> **DATA FOR PROCESSING**:
++++

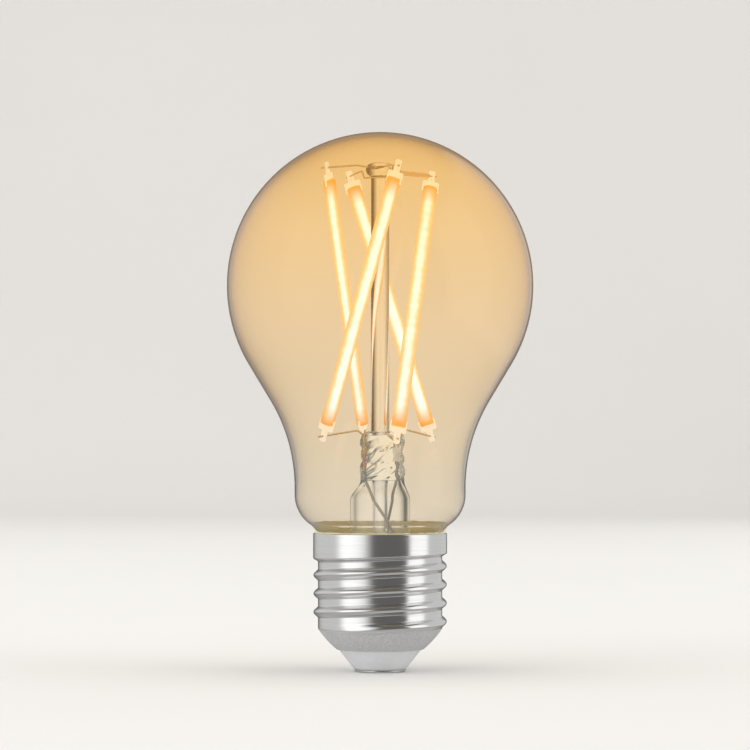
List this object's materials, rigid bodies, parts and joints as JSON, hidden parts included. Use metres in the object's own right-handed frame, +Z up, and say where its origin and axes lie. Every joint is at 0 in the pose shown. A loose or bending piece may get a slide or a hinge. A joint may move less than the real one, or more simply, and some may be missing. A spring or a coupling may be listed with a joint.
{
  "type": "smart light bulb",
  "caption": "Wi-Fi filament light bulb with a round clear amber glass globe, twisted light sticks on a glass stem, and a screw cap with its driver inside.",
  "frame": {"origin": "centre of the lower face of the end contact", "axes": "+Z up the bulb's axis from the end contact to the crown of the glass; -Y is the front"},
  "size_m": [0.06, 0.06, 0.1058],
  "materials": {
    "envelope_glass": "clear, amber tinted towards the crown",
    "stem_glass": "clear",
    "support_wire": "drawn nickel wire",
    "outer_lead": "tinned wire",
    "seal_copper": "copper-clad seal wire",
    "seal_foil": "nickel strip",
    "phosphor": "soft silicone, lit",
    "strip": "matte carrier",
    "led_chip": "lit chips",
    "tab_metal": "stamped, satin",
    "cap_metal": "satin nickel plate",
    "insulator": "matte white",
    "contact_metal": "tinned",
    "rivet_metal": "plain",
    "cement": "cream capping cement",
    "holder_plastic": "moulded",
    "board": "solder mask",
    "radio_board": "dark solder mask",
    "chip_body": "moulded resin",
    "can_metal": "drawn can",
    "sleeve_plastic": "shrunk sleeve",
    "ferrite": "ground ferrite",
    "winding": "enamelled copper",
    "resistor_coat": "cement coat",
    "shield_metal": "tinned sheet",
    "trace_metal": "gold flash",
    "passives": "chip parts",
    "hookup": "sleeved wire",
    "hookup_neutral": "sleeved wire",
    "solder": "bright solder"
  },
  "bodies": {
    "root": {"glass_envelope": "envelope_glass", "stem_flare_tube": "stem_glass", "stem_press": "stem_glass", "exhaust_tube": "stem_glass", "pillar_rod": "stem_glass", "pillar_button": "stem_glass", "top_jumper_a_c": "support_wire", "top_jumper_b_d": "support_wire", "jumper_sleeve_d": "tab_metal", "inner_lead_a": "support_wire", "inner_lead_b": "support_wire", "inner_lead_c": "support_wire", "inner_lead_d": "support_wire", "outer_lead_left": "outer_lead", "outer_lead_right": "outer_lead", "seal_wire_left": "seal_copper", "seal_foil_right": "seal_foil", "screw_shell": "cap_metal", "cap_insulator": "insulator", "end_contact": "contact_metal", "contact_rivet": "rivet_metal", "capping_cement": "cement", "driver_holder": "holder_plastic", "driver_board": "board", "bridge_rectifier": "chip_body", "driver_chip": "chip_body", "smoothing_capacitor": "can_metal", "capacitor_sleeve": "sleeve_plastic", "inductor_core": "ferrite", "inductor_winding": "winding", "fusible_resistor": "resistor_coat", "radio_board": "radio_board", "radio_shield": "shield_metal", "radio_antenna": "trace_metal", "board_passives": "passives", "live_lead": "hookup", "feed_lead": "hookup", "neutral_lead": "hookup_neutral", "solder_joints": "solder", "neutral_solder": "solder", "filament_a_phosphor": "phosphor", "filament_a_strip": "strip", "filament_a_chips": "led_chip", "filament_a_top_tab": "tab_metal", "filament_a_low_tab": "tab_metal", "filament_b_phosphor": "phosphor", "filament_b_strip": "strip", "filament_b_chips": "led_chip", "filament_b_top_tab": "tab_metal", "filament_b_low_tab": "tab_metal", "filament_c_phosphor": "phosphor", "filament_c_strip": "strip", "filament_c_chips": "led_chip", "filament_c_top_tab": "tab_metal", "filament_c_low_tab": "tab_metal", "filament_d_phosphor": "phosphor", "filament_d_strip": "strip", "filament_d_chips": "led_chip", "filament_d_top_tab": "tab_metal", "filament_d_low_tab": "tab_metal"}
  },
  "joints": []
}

++++

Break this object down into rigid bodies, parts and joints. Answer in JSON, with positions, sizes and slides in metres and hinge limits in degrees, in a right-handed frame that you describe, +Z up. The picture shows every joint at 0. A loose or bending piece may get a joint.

++++

> **EXERCISE PROMPT**:
Scan the material above. Copy each line where "materials" occurs.

> **TASK ANSWER**:
List this object's materials, rigid bodies, parts and joints as JSON, hidden parts included. Use metres in the object's own right-handed frame, +Z up, and say where its origin and axes lie. Every joint is at 0 in the pose shown. A loose or bending piece may get a slide or a hinge. A joint may move less than the real one, or more simply, and some may be missing. A spring or a coupling may be listed with a joint.
  "materials": {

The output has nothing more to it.